In 2010, when he was chief-of-staff, Ashkenazi presented her with a citation of valor.
“We learned from Miriam that the force of life is greater than the force of death,” he said.
Ashkenazi noted how rare it was “even in a country so familiar with death,” to have to come twice to the same mother and tell her that her son had fallen in battle.
Addressing himself directly to Peretz, Ashkenazi concluded: “I salute you on behalf of the soldiers of the IDF.”
Peretz said Ashkenazi calls her on every Jewish holiday to wish her well. “Where else in the world does the chief-of-staff telephone every Jewish holiday to convey good wishes to bereaved families?” she asked.
When Uriel fell in 1998 her husband, Eliezer, was still alive, but “he died of a broken heart” six years later. She had to face the loss of Eliraz, who died in 2010 fighting Hamas on the Gaza front in Lebanon, without Eliezer at her side.
Eliraz was killed just before Passover, but the family went ahead and had a Seder, and the children were all dressed in their new clothes. As the family read the Haggada and came to the section where they were instructed to tell the story of the Exodus from Egypt from generation to generation, they wept, because for them that meant recalling the story of Uriel and Eliraz.
Notwithstanding the difficulty, Peretz also remembered the commandment to “rejoice in your festivals” and she made the supreme effort to do this realizing that for her remaining four children and especially for her grandchildren this night was really not much different from other nights because Eliraz had been on duty on Rosh Hashana and Yom Kippur, and had missed his nieces and nephews birthdays. “They [Peretz’s grandchildren] were used to him being away.”

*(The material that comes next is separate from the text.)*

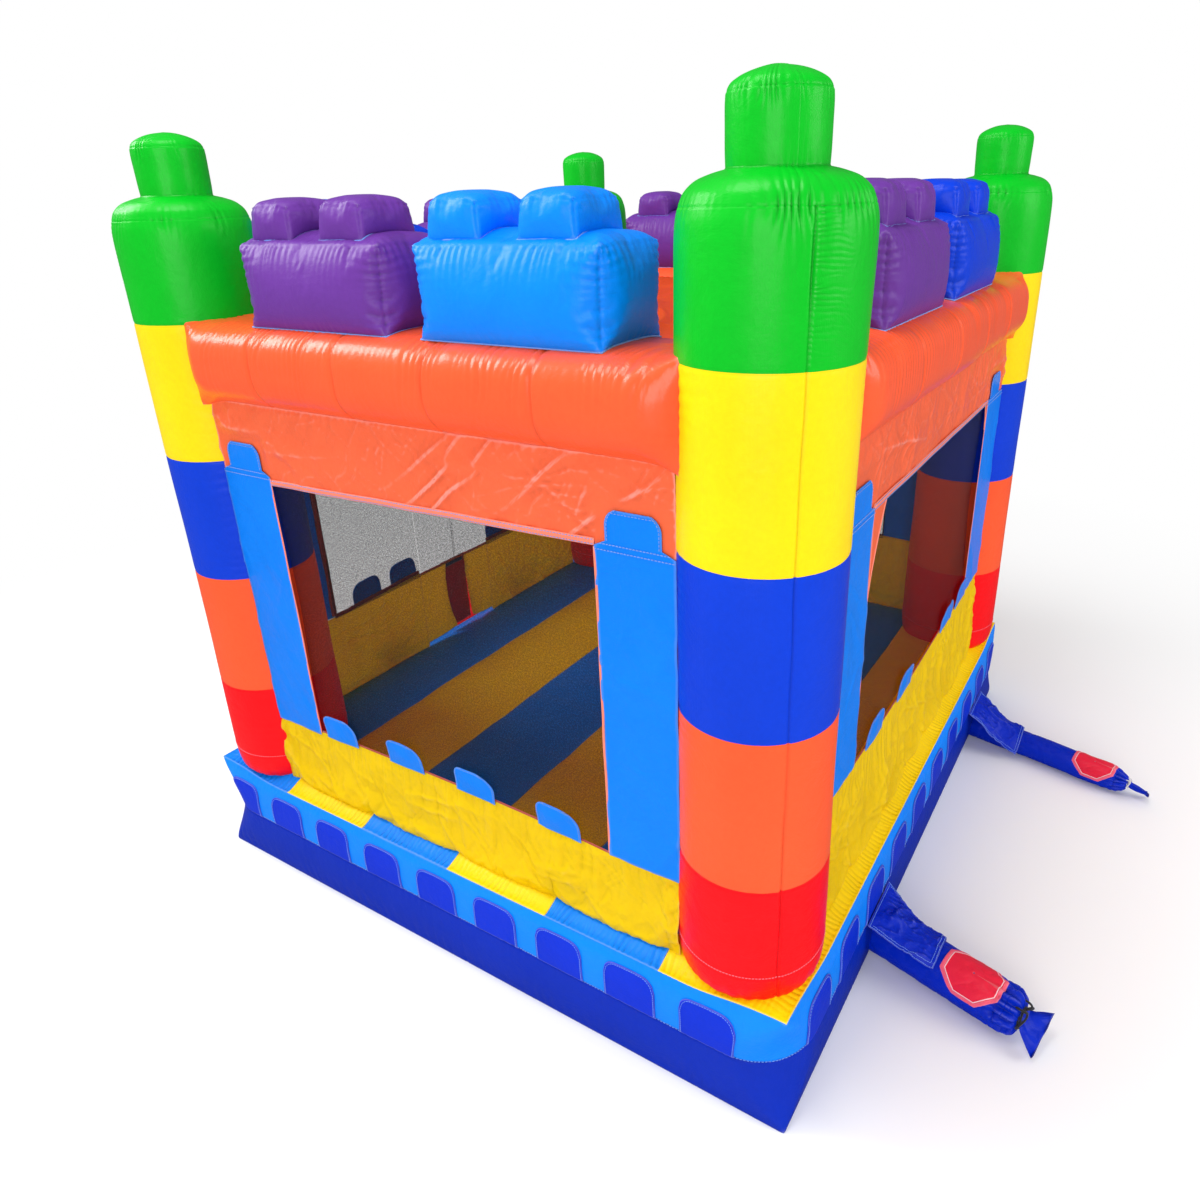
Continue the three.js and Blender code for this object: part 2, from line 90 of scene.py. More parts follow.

Explaining the source of her faith, Peretz said that she dances a daily tango with God. Her family arrived in Israel from Morocco in 1964. Her parents were illiterate and knew only one word in Hebrew – Yerushalayim.
“We lived in Beersheba, but when people asked my father where he lived he always said ‘Yerushalayim.’”

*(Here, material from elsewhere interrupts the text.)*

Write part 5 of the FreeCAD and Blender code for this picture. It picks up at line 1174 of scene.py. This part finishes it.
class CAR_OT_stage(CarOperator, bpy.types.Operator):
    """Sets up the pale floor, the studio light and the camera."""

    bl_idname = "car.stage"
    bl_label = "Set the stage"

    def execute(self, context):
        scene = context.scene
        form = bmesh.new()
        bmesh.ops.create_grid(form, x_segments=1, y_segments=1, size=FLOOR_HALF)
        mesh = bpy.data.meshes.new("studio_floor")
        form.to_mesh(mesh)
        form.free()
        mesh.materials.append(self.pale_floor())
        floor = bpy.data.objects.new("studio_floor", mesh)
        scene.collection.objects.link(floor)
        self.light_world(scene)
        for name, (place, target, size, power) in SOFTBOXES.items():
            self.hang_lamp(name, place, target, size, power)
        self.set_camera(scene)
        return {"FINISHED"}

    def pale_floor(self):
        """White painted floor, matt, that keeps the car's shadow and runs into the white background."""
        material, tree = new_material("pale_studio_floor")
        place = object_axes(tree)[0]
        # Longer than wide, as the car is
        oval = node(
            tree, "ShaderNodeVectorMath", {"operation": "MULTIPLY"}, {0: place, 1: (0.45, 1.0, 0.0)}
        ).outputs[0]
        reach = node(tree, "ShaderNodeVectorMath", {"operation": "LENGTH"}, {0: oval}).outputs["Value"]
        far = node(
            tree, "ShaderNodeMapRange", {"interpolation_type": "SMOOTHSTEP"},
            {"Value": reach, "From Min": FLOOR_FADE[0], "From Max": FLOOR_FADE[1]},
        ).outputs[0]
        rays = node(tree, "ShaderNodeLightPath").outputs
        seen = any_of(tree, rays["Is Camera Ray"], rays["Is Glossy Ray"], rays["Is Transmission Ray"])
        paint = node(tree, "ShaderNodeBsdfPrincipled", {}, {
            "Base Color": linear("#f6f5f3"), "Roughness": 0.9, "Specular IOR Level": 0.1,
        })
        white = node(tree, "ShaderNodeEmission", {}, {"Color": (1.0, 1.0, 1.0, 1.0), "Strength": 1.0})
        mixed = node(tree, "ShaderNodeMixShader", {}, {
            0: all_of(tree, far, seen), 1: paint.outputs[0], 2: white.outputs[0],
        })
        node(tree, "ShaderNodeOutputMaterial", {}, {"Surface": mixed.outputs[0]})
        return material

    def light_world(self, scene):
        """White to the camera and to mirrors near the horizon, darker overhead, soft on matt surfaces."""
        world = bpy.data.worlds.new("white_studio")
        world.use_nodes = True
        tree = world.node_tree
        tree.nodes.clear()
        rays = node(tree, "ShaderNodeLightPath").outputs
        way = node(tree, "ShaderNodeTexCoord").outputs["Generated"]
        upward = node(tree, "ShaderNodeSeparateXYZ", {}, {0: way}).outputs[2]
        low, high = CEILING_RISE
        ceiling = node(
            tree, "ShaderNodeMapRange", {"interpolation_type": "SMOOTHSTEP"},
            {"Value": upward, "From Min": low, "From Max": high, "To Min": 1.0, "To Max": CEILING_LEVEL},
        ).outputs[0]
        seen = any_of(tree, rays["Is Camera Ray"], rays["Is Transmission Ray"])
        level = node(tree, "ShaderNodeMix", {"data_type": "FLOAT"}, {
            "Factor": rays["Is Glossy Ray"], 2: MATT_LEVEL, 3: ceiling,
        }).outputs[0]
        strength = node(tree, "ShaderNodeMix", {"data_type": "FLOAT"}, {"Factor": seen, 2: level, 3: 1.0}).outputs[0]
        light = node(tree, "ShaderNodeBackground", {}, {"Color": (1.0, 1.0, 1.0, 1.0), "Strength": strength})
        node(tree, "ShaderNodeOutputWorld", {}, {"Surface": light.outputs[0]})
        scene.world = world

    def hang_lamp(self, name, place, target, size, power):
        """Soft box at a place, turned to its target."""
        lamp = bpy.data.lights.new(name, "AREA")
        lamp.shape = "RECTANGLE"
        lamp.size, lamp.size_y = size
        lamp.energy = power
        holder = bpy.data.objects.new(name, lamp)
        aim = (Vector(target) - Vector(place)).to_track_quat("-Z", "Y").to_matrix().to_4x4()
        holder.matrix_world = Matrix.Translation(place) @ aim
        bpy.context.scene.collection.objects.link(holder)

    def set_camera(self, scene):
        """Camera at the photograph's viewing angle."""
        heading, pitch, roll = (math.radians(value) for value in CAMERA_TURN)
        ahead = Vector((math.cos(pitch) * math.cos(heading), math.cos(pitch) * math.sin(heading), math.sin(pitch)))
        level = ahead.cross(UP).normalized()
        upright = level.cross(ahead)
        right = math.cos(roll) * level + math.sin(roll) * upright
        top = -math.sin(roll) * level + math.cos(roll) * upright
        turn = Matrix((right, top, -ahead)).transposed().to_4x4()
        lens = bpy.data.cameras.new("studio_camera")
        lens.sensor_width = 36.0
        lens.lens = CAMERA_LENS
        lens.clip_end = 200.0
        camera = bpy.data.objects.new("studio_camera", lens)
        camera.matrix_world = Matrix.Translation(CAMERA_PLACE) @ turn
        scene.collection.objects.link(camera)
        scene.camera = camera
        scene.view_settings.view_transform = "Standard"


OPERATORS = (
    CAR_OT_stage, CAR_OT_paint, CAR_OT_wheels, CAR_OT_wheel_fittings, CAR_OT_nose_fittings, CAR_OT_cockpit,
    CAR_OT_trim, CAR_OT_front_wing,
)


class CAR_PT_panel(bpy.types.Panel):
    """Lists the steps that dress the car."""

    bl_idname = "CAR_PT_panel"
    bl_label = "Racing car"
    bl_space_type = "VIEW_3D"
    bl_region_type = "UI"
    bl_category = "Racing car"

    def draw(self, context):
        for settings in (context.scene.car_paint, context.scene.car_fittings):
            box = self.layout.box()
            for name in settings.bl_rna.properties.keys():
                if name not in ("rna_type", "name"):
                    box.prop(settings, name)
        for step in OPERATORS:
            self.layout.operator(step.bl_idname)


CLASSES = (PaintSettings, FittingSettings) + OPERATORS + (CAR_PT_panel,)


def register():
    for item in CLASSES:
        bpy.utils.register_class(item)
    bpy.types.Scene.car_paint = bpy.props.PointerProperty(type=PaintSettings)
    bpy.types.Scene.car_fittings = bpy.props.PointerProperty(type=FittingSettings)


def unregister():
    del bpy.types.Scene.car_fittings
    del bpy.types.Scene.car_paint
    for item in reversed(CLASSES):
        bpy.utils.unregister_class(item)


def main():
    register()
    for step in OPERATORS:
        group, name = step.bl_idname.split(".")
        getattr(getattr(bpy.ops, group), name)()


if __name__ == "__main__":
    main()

While she had daily discussions with God since her multiple bereavements, sometimes even screaming at Him, sometimes thinking that He had forgotten her and forever asking why this had happened to her, she never lost faith. “What significance does their deaths have if I don’t continue to live,” she stated, adding that this was her victory over the enemies who killed her sons.
“They wanted to break my spirit. They can take everything from me except my choice to live.”